Saunders slowly reached into the left pocket of his khakis and pulled out a simple gold ring. He closed his hand around it briefly and then opened his fingers, the space of his missing digit all the more jarring against the beauty of the artefact. The ring shone with a golden light that glowed from graceful foreign script engraved in the metal.

Saunders and Fionn held the jewels and the ring close to one another, each man engrossed in the sight of his creation. Then both men raised their eyes to meet his stare. Oppenheimer realized that if the ethereal light was taken away, Fionn and Saunders' eyes resembled his own with their clarity, their intensity, and their immense sorrow.

“Good-bye, Oppie,” Fionn said, his lilting voice etched with sadness and regret.

“Good-bye, Fionn, Saunders.”

“Farewell, Robert," said Saunders. "The three of we’re all sons of bitches."

With that, Fionn and Saunders simultaneously tossed the jewels and the ring high into the air where they swirled around each other until they could no longer be seen. Then the sky exploded with the radiance of a thousand suns.
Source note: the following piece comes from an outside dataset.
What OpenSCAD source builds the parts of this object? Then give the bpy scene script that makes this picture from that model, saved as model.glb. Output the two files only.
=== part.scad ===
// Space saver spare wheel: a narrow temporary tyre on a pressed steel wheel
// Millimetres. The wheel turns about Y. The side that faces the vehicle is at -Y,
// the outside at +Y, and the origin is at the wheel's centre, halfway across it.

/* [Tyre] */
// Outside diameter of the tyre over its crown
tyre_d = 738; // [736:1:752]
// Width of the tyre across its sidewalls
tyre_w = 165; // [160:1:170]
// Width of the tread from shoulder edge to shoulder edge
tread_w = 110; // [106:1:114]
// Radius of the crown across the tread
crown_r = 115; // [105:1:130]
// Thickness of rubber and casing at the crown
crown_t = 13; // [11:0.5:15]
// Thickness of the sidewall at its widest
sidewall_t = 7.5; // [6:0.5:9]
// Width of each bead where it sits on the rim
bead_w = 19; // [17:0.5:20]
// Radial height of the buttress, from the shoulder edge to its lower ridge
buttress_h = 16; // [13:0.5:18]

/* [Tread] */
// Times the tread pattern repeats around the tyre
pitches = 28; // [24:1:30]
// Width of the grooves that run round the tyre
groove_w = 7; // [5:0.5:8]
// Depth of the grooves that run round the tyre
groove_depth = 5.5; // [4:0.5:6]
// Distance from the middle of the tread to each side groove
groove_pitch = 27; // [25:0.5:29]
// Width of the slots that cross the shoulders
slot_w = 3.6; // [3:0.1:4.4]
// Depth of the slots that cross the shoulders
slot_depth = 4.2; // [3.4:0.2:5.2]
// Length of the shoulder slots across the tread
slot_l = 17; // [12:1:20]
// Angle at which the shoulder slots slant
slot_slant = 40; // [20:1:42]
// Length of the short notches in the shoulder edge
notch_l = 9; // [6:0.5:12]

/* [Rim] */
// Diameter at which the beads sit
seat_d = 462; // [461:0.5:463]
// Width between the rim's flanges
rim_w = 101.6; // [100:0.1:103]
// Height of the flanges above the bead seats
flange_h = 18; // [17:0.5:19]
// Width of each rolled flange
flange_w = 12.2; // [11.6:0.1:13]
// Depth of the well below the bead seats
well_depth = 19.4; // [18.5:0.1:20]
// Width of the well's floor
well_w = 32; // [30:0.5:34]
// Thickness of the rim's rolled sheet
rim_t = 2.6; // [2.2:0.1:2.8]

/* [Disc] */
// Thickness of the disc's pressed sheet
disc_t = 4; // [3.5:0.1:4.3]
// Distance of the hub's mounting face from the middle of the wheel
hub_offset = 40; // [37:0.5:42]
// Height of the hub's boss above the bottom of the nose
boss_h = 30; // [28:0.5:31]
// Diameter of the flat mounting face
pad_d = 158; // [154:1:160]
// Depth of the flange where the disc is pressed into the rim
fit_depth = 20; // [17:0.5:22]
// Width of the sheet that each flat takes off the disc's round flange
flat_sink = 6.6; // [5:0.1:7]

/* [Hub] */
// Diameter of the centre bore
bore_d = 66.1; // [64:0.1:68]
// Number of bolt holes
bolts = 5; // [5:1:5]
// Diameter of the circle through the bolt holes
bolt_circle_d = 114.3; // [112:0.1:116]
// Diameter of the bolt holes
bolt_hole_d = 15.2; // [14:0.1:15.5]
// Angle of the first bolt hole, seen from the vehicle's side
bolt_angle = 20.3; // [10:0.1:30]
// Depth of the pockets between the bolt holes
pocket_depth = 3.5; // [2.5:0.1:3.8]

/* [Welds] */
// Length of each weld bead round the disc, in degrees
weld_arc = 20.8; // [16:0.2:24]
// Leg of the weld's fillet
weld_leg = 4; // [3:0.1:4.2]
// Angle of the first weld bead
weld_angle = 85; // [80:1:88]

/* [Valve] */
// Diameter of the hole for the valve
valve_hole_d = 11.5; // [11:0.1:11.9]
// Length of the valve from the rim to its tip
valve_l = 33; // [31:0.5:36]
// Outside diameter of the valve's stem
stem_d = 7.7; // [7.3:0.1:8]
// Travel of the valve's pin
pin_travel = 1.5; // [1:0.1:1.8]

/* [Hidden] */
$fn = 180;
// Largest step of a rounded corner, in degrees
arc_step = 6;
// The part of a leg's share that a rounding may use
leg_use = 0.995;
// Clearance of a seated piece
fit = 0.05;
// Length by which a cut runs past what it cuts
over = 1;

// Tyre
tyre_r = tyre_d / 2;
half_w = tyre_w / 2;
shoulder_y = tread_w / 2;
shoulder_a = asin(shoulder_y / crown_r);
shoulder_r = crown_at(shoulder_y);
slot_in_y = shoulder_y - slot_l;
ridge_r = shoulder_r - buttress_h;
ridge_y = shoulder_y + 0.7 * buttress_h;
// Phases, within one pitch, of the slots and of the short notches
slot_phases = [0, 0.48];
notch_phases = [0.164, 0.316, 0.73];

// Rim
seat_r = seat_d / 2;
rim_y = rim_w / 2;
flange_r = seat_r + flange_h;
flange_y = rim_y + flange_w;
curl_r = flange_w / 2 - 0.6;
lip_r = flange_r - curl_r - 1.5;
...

His heart raced as he recalled the dream. As always, he was exhilarated, confused and frightened upon its recollection. He remembered that his upper palate was painful the morning after the dream, burned from the hot black coffee. He remembered that day in 1953 when he read the news: the structure of DNA had been solved, and the code of the secret of life was cracked. He had walked from the Institute over to the university campus where he went to the library and found the copy of Nature. Watson and Crick. Jim and Francis. How had Fionn and Saunders - figments of his subconscious mind - known about them? Later, he saw the photo of Jim Watson. Those brilliant eyes. Intense. Vastly intelligent. So similar to his own, and lack of refractive proteins notwithstanding, so much like Fionn and Saunders' eyes.
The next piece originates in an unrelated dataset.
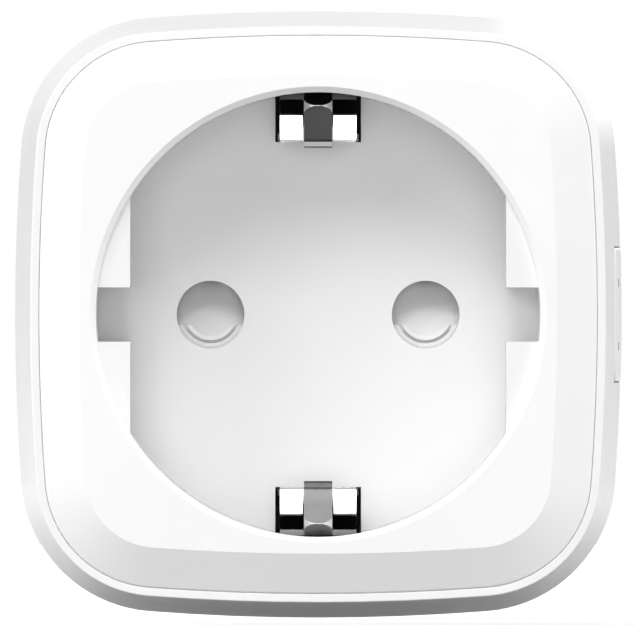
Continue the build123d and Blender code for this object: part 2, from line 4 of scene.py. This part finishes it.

He had written a note to Watson, leaving the small stamped envelope unsealed since he knew the agents would read it. He asked Watson for a reprint. Within two weeks, the big envelope, its seal broken by Strauss' goons, arrived at Olden Manor. Watson had expressed his admiration for Oppenheimer as written on the front of the reprint, stating that he was honored by the request from one of America's greatest scientists.

Oppenheimer had paged through the reprint in the warm sun, its light filtering through the leafy trees that lined the Princeton street. He examined the model of the double helix. Beautiful. Elegant. What would be the consequences of Watson and Crick's discovery? Would it revolutionize the world like the detonations in 1945? Jim Watson was his brother in science, and possibly, if he were to put any credence in a dream's intimation, his very distant cousin linked through eldritch genes embedded in the helices that coiled within their respective cells. Did they share an improbable common inheritance from those two men who came from another time - from an elusive history? He had read Watson's note again and traced the script with his fingers. A chill ran up his arm as his nerves sang in recognition.


The blond girl stuck her head in the room again.

“Professor Oppenheimer, this is the two minute warning.”

“Thank you. I am ready.”

One hundred forty-thousand dead in Hiroshima. Seventy-four thousand in Nagasaki. Missiles with nuclear warheads in the Soviet Union and the United States aimed at one another, bristling atomic sabers ready to carry death across the continents. Three jewels and a golden ring ignited the sky. You are Brahma and Shiva. Be Vishnu. He had no regrets. He had done the right thing, but he bore the responsibility. And he had been punished.

The camera was rolling, but he couldn't bring himself to look directly at it. He kept his eyes lowered for the most part as he spoke of that early morning in mid-July twenty years ago.

We knew the world would not be the same. A few people laughed, a few people cried, most people were silent. I remembered the line from the Hindu scripture, the Bhagavad-Gita. Vishnu is trying to persuade the Prince that he should do his duty and to impress him takes on his multi-armed form and says, "Now, I am become Death, the destroyer of worlds." I suppose we all thought that one way or another.